The United States favors still greater nuclear restraint, as it declared in its recent Nuclear Posture Review. But it is reluctant to change in Europe without the agreement of all its allies. Some member states, especially on NATO’s periphery, seek the continued assurance that they believe these theater weapons offer. Other allies see the decision as an urgent opportunity to advance the goal of the abolition of nuclear weapons.
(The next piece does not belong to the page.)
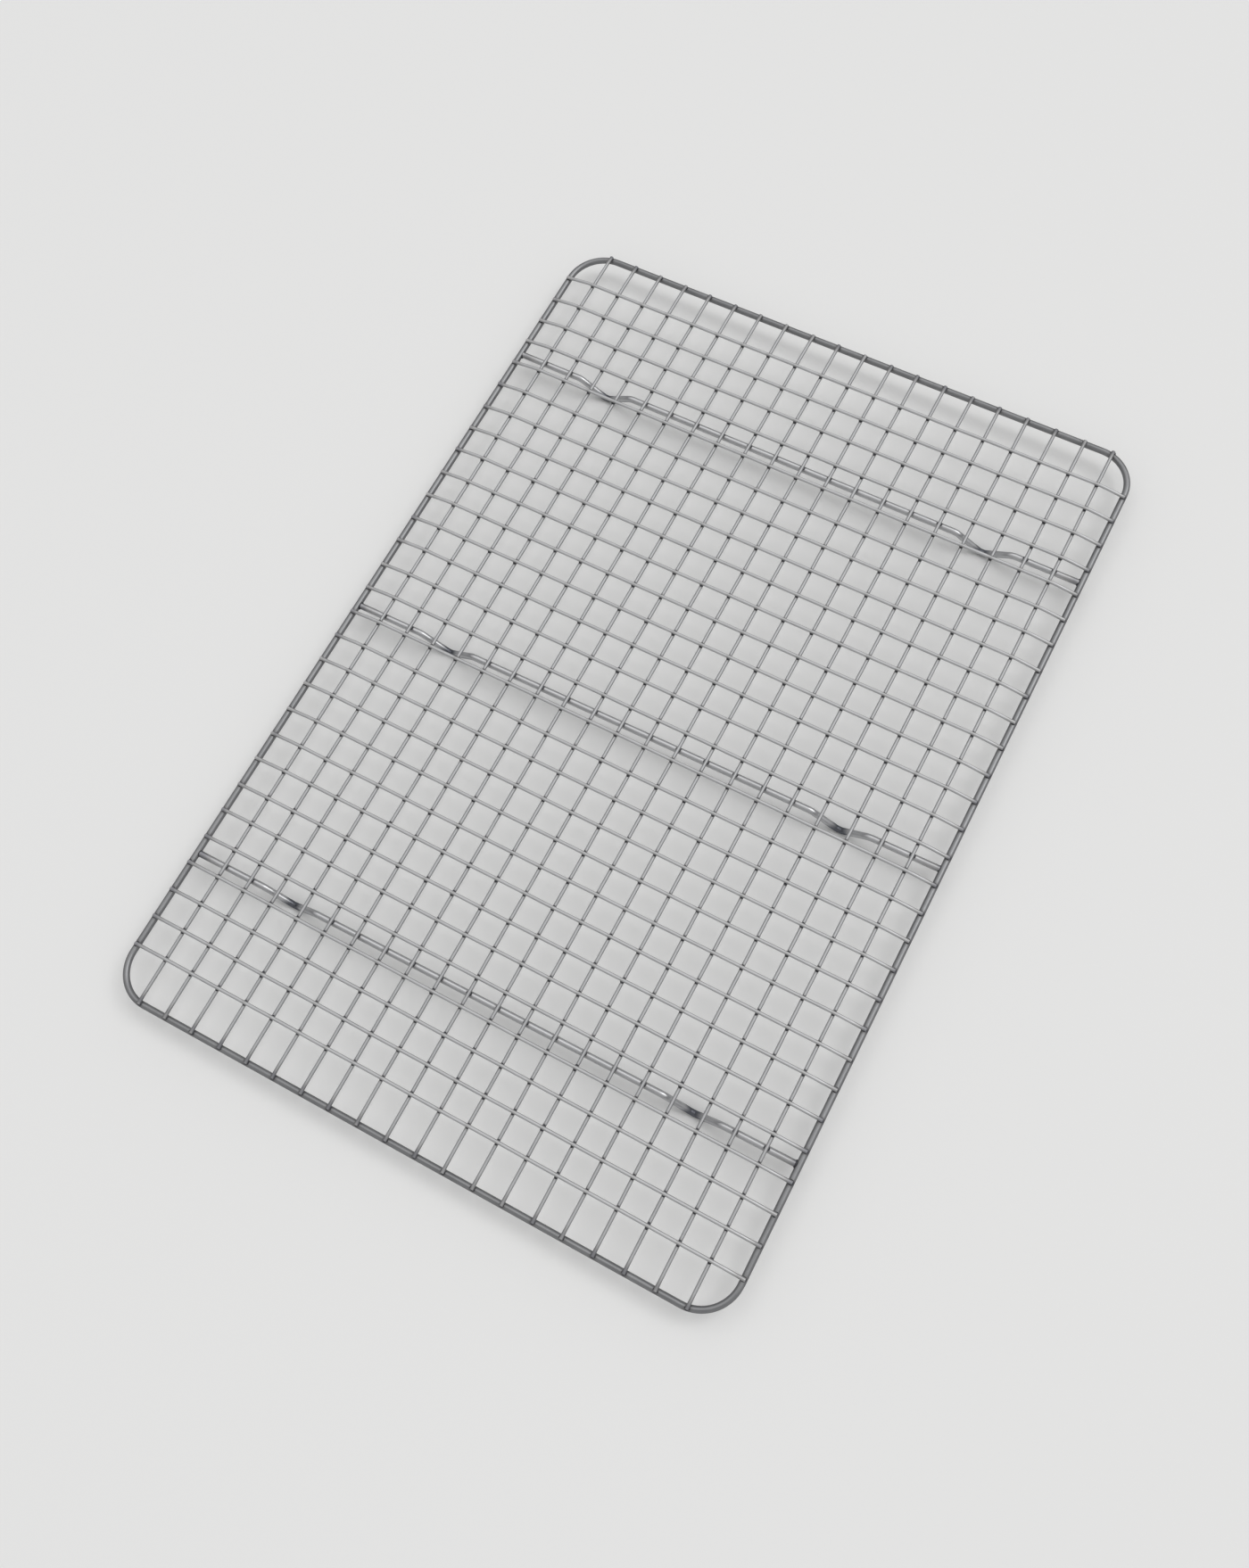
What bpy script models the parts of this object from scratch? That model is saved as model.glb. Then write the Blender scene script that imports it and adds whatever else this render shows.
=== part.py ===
"""Welded wire cooling rack for a half-size sheet pan.

Units are metres and +Z is up. X runs across the rack, Y along it, and the origin is on the ground
under the rack's centre. The steel stands on the ground at z = 0 on the bottoms of six V feet.

From the ground up: three support bars with V feet and the perimeter frame share one level, the
lengthwise wires lie on both, and the crosswise wires lie on the lengthwise wires. The ends of the
crosswise wires step down onto the frame. Touching pieces keep a small gap where the weld would be.
"""

import math

import bpy

OBJECT_NAME = "cooling_rack"

# Wire stock
WIRE_DIAMETER = 0.0016
ROD_DIAMETER = 0.0030
WIRE_SIDES = 8
ROD_SIDES = 12
WELD_GAP = 0.0003

# Grid
LENGTHWISE_COUNT = 20
CROSSWISE_COUNT = 29
LENGTHWISE_PITCH = 0.01410
CROSSWISE_PITCH = 0.01392

# Perimeter frame, to the middle of its wire
FRAME_HALF_WIDTH = 0.1490
FRAME_HALF_LENGTH = 0.2155
FRAME_CORNER_RADIUS = 0.0180
FRAME_CORNER_SEGMENTS = 6

# Support bars: places along the rack in crosswise pitches from the middle wire
BAR_ROWS = {"far": 10.5, "middle": -0.5, "near": -10.5}

# V feet, to the middle of the bar's wire
FOOT_OFFSET = 0.1001
FOOT_DEPTH = 0.0080
FOOT_HALF_WIDTH = 0.0140
FOOT_TOE_HALF_WIDTH = 0.0012
FOOT_SHOULDER_RADIUS = 0.0060
FOOT_TOE_RADIUS = 0.0030
FOOT_BEND_SEGMENTS = 4

# Wire ends stop this far past the middle of the frame's wire
WIRE_OVERRUN = 0.0007

# Step in a crosswise wire, between the outer lengthwise wire and the frame
STEP_START = 0.0025
STEP_END = 0.0022

# Finishes: colour, roughness
ROD_FINISH = ((0.50, 0.51, 0.53), 0.34)
WIRE_FINISH = ((0.56, 0.57, 0.59), 0.32)


def vertex_radius(diameter, sides):
    """Radius of a regular polygon with the same area as the round wire."""
    return diameter / 2 * math.sqrt(2 * math.pi / (sides * math.sin(2 * math.pi / sides)))


def flat_radius(diameter, sides):
    """Distance from the wire's axis to one of its facets."""
    return vertex_radius(diameter, sides) * math.cos(math.pi / sides)


# Heights of the wires' axes, worked out from the ground up
ROD_FLAT = flat_radius(ROD_DIAMETER, ROD_SIDES)
WIRE_FLAT = flat_radius(WIRE_DIAMETER, WIRE_SIDES)
TOE_AXIS = ROD_FLAT
ROD_AXIS = TOE_AXIS + FOOT_DEPTH
LENGTHWISE_AXIS = ROD_AXIS + ROD_FLAT + WELD_GAP + WIRE_FLAT
CROSSWISE_AXIS = LENGTHWISE_AXIS + 2 * WIRE_FLAT + WELD_GAP


def clear_scene():
    """Remove what the scene holds, so that the rack is alone in it."""
    for item in list(bpy.data.objects):
        bpy.data.objects.remove(item, do_unlink=True)


def steel(name, finish):
    """Plain metal with a colour and a roughness."""
    colour, roughness = finish
    material = bpy.data.materials.new(name)
    material.use_nodes = True
    shader = material.node_tree.nodes["Principled BSDF"]
    shader.inputs["Base Color"].default_value = (*colour, 1.0)
    shader.inputs["Roughness"].default_value = roughness
    shader.inputs["Metallic"].default_value = 1.0
    return material


def wire_object(name, points, diameter, sides, material, location=(0, 0, 0), closed=False):
    """A wire bent along points, with a facet of its tube facing straight up and down."""
    curve = bpy.data.curves.new(name, "CURVE")
    curve.dimensions = "3D"
    curve.twist_mode = "Z_UP"
    curve.bevel_depth = vertex_radius(diameter, sides)
    curve.bevel_resolution = sides // 2 - 2
    curve.use_fill_caps = not closed
    spline = curve.splines.new("POLY")
    spline.points.add(len(points) - 1)
    spline.use_cyclic_u = closed
    for spline_point, point in zip(spline.points, points):
        spline_point.co = (*point, 1.0)
        spline_point.tilt = math.pi / sides
    curve.materials.append(material)
    wire = bpy.data.objects.new(name, curve)
    wire.location = location
    return wire


def rounded_rectangle(half_width, half_length, radius, segments):
    """Points of a flat rounded rectangle, anticlockwise from its right side."""
    points = []
    for corner in range(4):
        sign_x = 1 if corner in (0, 3) else -1
        sign_y = 1 if corner in (0, 1) else -1
        centre_x = sign_x * (half_width - radius)
        centre_y = sign_y * (half_length - radius)
        for step in range(segments + 1):
            angle = math.radians(90) * (corner + step / segments)
            points.append((centre_x + radius * math.cos(angle), centre_y + radius * math.sin(angle), 0))
    return points


def bend_points(before, corner, after, radius, segments):
    """Points of the arc that rounds a corner of a path in the XZ plane."""
    into = math.atan2(corner[1] - before[1], corner[0] - before[0])
    out = math.atan2(after[1] - corner[1], after[0] - corner[0])
    turn = out - into
    tangent = radius * math.tan(abs(turn) / 2)
    side = math.copysign(1, turn)
    start_x = corner[0] - tangent * math.cos(into)
    start_z = corner[1] - tangent * math.sin(into)
    centre_x = start_x - side * radius * math.sin(into)
    centre_z = start_z + side * radius * math.cos(into)
    points = []
    for step in range(segments + 1):
        angle = into + turn * step / segments - side * math.pi / 2
        points.append((centre_x + radius * math.cos(angle), centre_z + radius * math.sin(angle)))
    return points


def bar_points():
    """Path of a support bar: straight, with a V foot near each end."""
    end = FRAME_HALF_WIDTH - ROD_FLAT - WELD_GAP
    corners = [(-end, 0)]
    radii = [0]
    for centre in (-FOOT_OFFSET, FOOT_OFFSET):
        corners.append((centre - FOOT_HALF_WIDTH, 0))
        corners.append((centre - FOOT_TOE_HALF_WIDTH, -FOOT_DEPTH))
        corners.append((centre + FOOT_TOE_HALF_WIDTH, -FOOT_DEPTH))
        corners.append((centre + FOOT_HALF_WIDTH, 0))
        radii += [FOOT_SHOULDER_RADIUS, FOOT_TOE_RADIUS, FOOT_TOE_RADIUS, FOOT_SHOULDER_RADIUS]
    corners.append((end, 0))
    path = [corners[0]]
    for index in range(1, len(corners) - 1):
        path += bend_points(*corners[index - 1:index + 2], radii[index], FOOT_BEND_SEGMENTS)
    path.append(corners[-1])
    return [(x, 0, z) for x, z in path]


def lengthwise_points():
    """Path of a lengthwise wire: straight, from frame side to frame side."""
    end = FRAME_HALF_LENGTH + WIRE_OVERRUN
    return [(0, -end, 0), (0, end, 0)]


def crosswise_points():
    """Path of a crosswise wire: straight over the grid, with both ends stepped down."""
    end = FRAME_HALF_WIDTH + WIRE_OVERRUN
    foot = FRAME_HALF_WIDTH - STEP_END
    knee = (LENGTHWISE_COUNT - 1) / 2 * LENGTHWISE_PITCH + STEP_START
    drop = LENGTHWISE_AXIS - CROSSWISE_AXIS
    return [
        (-end, 0, drop),
        (-foot, 0, drop),
        (-knee, 0, 0),
        (knee, 0, 0),
        (foot, 0, drop),
        (end, 0, drop),
    ]


def make_frame(material):
    """The perimeter frame, one closed loop of thick wire."""
    points = rounded_rectangle(FRAME_HALF_WIDTH, FRAME_HALF_LENGTH, FRAME_CORNER_RADIUS, FRAME_CORNER_SEGMENTS)
    location = (0, 0, ROD_AXIS)
    return [wire_object("rim_frame", points, ROD_DIAMETER, ROD_SIDES, material, location, closed=True)]


def make_bars(material):
    """The three support bars, named by their place along the rack."""
    bars = []
    for place, row in BAR_ROWS.items():
        name = f"support_bar_{place}"
        location = (0, row * CROSSWISE_PITCH, ROD_AXIS)
        bars.append(wire_object(name, bar_points(), ROD_DIAMETER, ROD_SIDES, material, location))
    return bars


def make_lengthwise_wires(material):
    """The lengthwise wires, numbered from the left."""
    wires = []
    for index in range(LENGTHWISE_COUNT):
        name = f"lengthwise_wire_{index + 1:02d}"
        offset = (index - (LENGTHWISE_COUNT - 1) / 2) * LENGTHWISE_PITCH
        location = (offset, 0, LENGTHWISE_AXIS)
        wires.append(wire_object(name, lengthwise_points(), WIRE_DIAMETER, WIRE_SIDES, material, location))
    return wires


def make_crosswise_wires(material):
    """The crosswise wires, numbered from the far end."""
    wires = []
    for index in range(CROSSWISE_COUNT):
        name = f"crosswise_wire_{index + 1:02d}"
        offset = ((CROSSWISE_COUNT - 1) / 2 - index) * CROSSWISE_PITCH
        location = (0, offset, CROSSWISE_AXIS)
        wires.append(wire_object(name, crosswise_points(), WIRE_DIAMETER, WIRE_SIDES, material, location))
    return wires


def main():
    clear_scene()
    rack = bpy.data.collections.new(OBJECT_NAME)
    bpy.context.scene.collection.children.link(rack)
    rod_steel = steel("rod_steel", ROD_FINISH)
    wire_steel = steel("wire_steel", WIRE_FINISH)
    pieces = make_frame(rod_steel) + make_bars(rod_steel)
    pieces += make_lengthwise_wires(wire_steel) + make_crosswise_wires(wire_steel)
    for piece in pieces:
        rack.objects.link(piece)


main()
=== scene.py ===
"""Looks of the welded wire cooling rack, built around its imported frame.

Units are metres, +Z is up, and the origin is on the ground under the rack's centre. Every wire is
swept again as a round drawn wire, in the place of its CAD node, with its bends, sheared ends and the
small unevenness of welded mesh. Weld nuggets join the wires where they cross.
"""

import math
import random

import bpy
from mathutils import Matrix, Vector


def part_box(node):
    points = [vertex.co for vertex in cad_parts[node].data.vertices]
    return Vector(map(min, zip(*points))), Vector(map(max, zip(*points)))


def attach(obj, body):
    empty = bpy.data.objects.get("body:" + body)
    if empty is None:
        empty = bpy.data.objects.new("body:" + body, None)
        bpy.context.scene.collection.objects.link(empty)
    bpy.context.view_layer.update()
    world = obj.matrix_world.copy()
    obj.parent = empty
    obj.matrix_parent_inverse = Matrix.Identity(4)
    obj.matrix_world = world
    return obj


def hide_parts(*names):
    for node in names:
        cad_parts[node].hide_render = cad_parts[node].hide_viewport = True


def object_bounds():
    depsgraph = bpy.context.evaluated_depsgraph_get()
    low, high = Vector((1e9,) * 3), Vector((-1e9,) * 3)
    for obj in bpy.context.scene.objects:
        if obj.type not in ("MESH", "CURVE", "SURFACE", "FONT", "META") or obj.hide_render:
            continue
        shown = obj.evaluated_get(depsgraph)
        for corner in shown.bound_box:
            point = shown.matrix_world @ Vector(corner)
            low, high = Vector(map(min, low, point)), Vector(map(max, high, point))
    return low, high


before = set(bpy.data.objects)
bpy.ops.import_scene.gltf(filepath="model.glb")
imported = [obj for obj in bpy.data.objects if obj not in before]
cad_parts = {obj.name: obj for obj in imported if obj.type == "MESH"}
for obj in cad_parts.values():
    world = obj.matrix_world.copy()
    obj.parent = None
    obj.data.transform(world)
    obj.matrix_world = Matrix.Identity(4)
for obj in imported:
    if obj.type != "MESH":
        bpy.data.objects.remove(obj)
CAD_LOW, CAD_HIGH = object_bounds()

# Names of the CAD nodes and of the one body
LENGTHWISE = sorted(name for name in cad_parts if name.startswith("lengthwise_wire_"))
CROSSWISE = sorted(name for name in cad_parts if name.startswith("crosswise_wire_"))
BARS = ["support_bar_far", "support_bar_middle", "support_bar_near"]
BODY = "root"

# Wire stock
WIRE_RADIUS = 0.0008
ROD_RADIUS = 0.0015
WIRE_SIDES = 16
ROD_SIDES = 28
WIRE_STEP = 0.0035
ROD_STEP = 0.0040
END_CHAMFER = 0.00015
SHARP_ANGLE_DEG = 35

# Welds press the wires this far into each other, and the wires' ends further into the frame
SET_DOWN = 0.00008
END_SET_DOWN = 0.00032

# Pressed ends of the wires: their length, the share of the radius that they are flattened by, and the
# distance between their rings
END_SET_DOWN_RUN = 0.0050
END_FLATTENING = 0.12
END_STEP = 0.0006

# Wire ends stop this far past the middle of the frame's wire
WIRE_OVERRUN = 0.0007

# Length of the steps at the ends of the crosswise wires
STEP_RUN = 0.0125

# Unevenness of the welded mesh: each wire's offset, lean and bow, and a fine ripple
OFFSET_SIZE = 0.00020
LEAN_SIZE = 0.00025
BOW_SIZE = 0.00030
RIPPLE_SIZE = 0.00004
RIPPLE_LENGTH = 0.055
SEED = 41

# Perimeter frame, and how far each corner stands out of square, across the rack and along it. A
# corner is named by the signs of its x and y.
CORNER_RADIUS = 0.0180
CORNER_SEGMENTS = 20
CORNER_STRAY = {
    (-1, 1): (0.0007, -0.0006),
    (1, 1): (-0.0018, -0.0005),
    (1, -1): (-0.0002, 0.0005),
    (-1, -1): (-0.0012, -0.0013),
}

# V feet of the support bars, to the middle of the rod
FOOT_OFFSET = 0.1001
FOOT_HALF_WIDTH = 0.0140
FOOT_TOE_HALF_WIDTH = 0.0012
FOOT_SHOULDER_RADIUS = 0.0060
FOOT_TOE_RADIUS = 0.0030
FOOT_BEND_SEGMENTS = 10

# How far each bar's middle is off its place along the rack, and how much further its right end is
BAR_STRAY = {
    "support_bar_far": (0.0, 0.0002),
    "support_bar_middle": (-0.0007, 0.0018),
    "support_bar_near": (-0.0002, 0.0011),
}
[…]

So the upcoming debate in Lisbon will require a rare combination of determination, political sophistication, and analytical clarity—and issues will likely still require resolution long after the summit.

Although significant differences between member states exist, most agree NATO should:

  • Remain capable of launching a nuclear response to aggression or blackmail as long as nuclear weapons exist.
  • Reassure the most exposed members about the Alliance’s capacity and commitment to defend them.
  • Avoid a high-profile transatlantic difference of opinion, which would represent the fastest and most farreaching loss of collective credibility.
  • Contribute to the reduction and, when possible, the elimination of nuclear weapons in the world.

To foster lasting consensus on the future shape and basing of nuclear deterrence, NATO’s leadership must pay close attention to the internal political pressures within key member states, as well as others’ perceptions of external insecurity. Both result from long-term geographical, historical, and cultural factors. A good decision on nuclear arrangements will safeguard both the Alliance’s credibility and its cohesion—and enable NATO to focus on new and emerging threats without distraction.